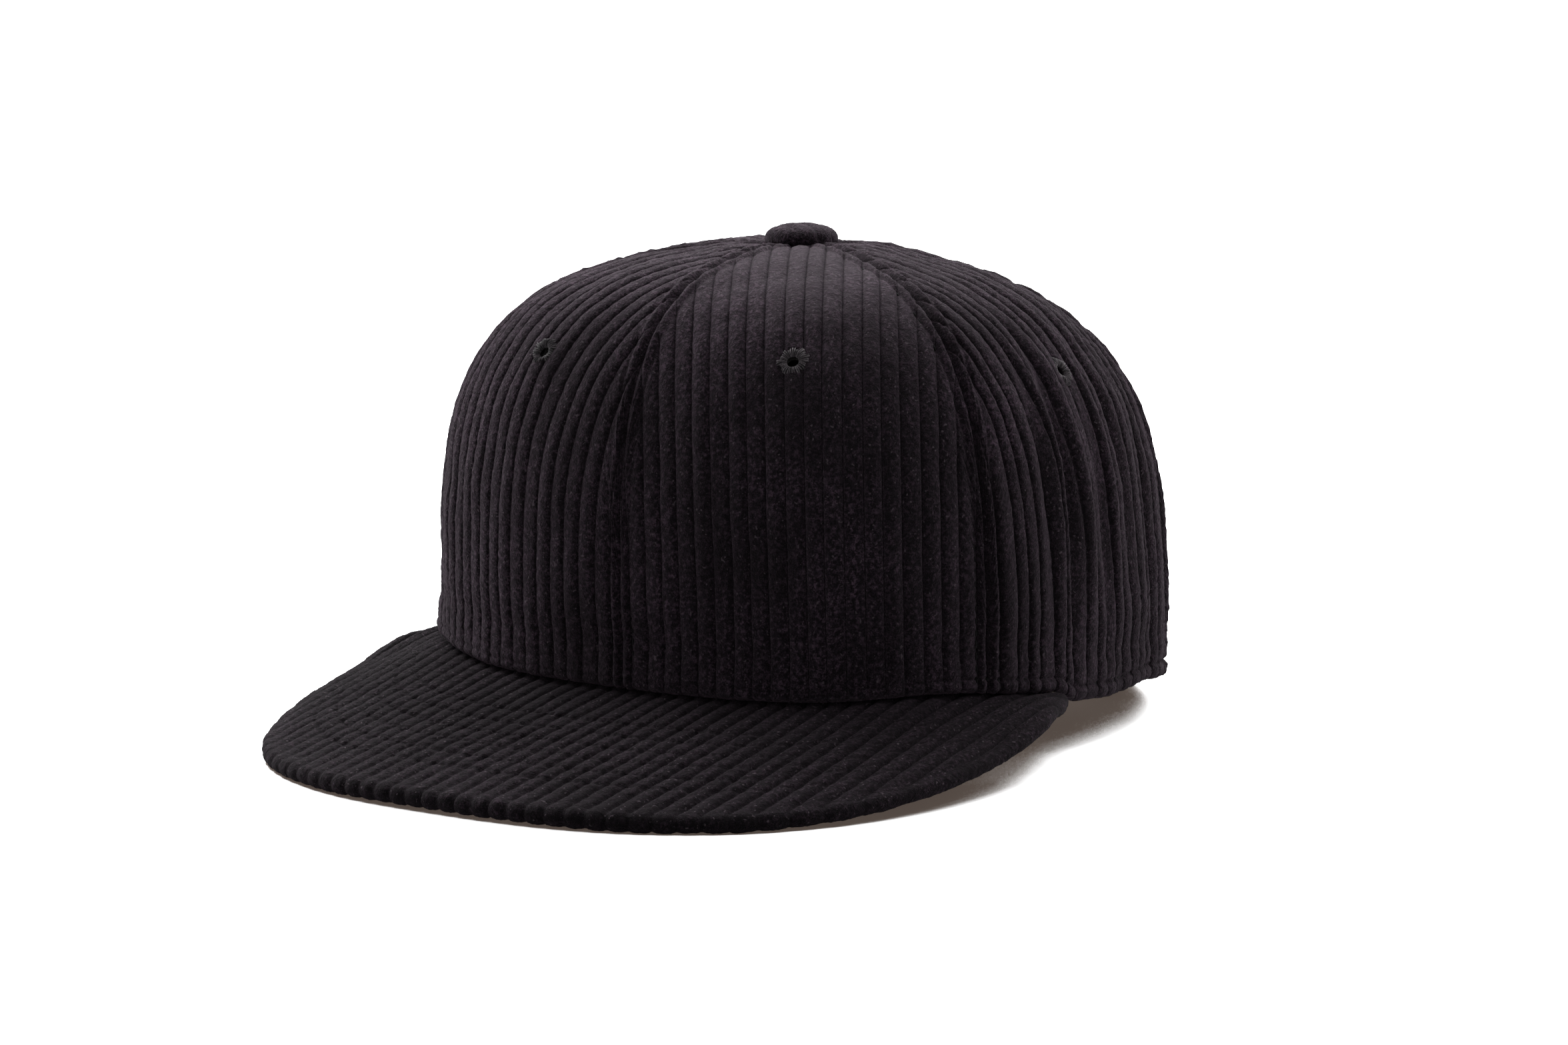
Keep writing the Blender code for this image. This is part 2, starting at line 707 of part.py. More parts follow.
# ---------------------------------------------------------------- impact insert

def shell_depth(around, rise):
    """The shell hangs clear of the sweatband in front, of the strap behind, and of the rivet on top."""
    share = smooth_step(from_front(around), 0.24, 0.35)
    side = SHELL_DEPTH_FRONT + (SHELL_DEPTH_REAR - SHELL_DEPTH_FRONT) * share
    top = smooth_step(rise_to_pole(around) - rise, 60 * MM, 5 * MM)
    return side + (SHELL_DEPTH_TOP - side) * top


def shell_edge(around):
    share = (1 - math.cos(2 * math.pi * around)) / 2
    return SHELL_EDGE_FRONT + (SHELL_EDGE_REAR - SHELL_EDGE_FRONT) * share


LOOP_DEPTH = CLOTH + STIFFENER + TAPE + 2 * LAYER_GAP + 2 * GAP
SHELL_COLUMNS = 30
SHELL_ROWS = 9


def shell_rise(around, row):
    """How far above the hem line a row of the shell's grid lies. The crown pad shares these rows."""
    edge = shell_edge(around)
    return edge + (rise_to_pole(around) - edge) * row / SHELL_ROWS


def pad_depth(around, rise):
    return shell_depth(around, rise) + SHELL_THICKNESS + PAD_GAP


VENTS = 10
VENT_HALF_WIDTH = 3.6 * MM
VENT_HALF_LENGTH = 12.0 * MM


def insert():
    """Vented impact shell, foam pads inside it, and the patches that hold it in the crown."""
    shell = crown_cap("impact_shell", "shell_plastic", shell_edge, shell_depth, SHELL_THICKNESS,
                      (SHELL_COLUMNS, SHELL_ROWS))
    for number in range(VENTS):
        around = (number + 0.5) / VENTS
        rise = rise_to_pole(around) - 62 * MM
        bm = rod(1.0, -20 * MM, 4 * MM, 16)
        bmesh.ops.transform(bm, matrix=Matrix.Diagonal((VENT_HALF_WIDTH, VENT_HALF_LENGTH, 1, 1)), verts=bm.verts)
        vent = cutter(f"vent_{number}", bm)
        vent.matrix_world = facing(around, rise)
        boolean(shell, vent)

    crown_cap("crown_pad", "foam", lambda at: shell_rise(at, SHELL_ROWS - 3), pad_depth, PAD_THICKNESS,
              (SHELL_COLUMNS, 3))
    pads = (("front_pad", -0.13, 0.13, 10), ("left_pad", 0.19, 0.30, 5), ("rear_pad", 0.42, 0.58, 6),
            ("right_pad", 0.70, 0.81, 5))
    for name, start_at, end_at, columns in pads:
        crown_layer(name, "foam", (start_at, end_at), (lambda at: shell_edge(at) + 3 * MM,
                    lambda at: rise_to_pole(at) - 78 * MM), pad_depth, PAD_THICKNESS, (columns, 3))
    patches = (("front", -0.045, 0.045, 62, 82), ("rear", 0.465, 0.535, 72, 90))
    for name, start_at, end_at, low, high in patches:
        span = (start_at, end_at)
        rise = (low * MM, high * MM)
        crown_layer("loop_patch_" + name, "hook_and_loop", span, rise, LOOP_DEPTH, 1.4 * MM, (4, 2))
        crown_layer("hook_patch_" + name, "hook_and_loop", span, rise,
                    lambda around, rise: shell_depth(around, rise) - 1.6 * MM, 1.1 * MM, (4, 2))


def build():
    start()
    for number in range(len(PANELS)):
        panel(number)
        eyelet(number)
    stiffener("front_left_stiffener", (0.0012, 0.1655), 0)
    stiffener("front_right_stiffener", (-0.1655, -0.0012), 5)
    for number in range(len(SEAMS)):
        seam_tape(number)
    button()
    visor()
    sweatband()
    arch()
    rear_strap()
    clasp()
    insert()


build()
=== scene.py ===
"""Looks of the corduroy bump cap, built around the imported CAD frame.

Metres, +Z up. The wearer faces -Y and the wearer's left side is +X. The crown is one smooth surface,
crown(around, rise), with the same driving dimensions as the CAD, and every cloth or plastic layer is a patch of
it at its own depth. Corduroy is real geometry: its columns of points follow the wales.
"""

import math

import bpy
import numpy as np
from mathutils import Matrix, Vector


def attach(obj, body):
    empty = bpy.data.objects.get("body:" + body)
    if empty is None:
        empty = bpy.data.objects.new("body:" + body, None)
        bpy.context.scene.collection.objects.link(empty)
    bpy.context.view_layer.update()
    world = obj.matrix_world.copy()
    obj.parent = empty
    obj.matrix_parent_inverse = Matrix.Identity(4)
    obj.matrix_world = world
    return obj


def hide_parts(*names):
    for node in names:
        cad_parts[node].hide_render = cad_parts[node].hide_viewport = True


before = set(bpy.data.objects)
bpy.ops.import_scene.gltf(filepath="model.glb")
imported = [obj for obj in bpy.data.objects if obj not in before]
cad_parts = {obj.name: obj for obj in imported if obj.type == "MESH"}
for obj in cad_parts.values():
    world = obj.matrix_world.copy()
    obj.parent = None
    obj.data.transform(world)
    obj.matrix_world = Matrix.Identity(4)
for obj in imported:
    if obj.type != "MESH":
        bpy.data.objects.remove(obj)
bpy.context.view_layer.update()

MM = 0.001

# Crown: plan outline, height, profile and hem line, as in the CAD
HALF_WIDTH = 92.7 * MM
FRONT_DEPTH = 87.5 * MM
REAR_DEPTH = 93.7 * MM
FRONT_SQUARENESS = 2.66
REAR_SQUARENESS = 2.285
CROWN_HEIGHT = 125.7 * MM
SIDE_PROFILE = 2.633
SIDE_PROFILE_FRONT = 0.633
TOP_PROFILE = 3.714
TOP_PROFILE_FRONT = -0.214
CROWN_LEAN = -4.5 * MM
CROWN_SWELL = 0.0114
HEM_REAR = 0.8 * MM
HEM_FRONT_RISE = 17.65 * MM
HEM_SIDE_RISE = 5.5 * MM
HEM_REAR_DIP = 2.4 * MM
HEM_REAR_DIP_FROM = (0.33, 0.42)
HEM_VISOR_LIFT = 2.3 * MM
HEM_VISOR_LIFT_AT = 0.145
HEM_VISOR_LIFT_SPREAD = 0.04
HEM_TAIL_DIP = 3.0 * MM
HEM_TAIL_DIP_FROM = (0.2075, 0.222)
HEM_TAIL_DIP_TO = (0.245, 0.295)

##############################

Exactly the lines from the one holding "0.535, 72, 90))" through the one holding "obj.matrix_world = world" should be printed, ends included.

__Result for this exercise__
    patches = (("front", -0.045, 0.045, 62, 82), ("rear", 0.465, 0.535, 72, 90))
    for name, start_at, end_at, low, high in patches:
        span = (start_at, end_at)
        rise = (low * MM, high * MM)
        crown_layer("loop_patch_" + name, "hook_and_loop", span, rise, LOOP_DEPTH, 1.4 * MM, (4, 2))
        crown_layer("hook_patch_" + name, "hook_and_loop", span, rise,
                    lambda around, rise: shell_depth(around, rise) - 1.6 * MM, 1.1 * MM, (4, 2))


def build():
    start()
    for number in range(len(PANELS)):
        panel(number)
        eyelet(number)
    stiffener("front_left_stiffener", (0.0012, 0.1655), 0)
    stiffener("front_right_stiffener", (-0.1655, -0.0012), 5)
    for number in range(len(SEAMS)):
        seam_tape(number)
    button()
    visor()
    sweatband()
    arch()
    rear_strap()
    clasp()
    insert()


build()
=== scene.py ===
"""Looks of the corduroy bump cap, built around the imported CAD frame.

Metres, +Z up. The wearer faces -Y and the wearer's left side is +X. The crown is one smooth surface,
crown(around, rise), with the same driving dimensions as the CAD, and every cloth or plastic layer is a patch of
it at its own depth. Corduroy is real geometry: its columns of points follow the wales.
"""

import math

import bpy
import numpy as np
from mathutils import Matrix, Vector


def attach(obj, body):
    empty = bpy.data.objects.get("body:" + body)
    if empty is None:
        empty = bpy.data.objects.new("body:" + body, None)
        bpy.context.scene.collection.objects.link(empty)
    bpy.context.view_layer.update()
    world = obj.matrix_world.copy()
    obj.parent = empty
    obj.matrix_parent_inverse = Matrix.Identity(4)
    obj.matrix_world = world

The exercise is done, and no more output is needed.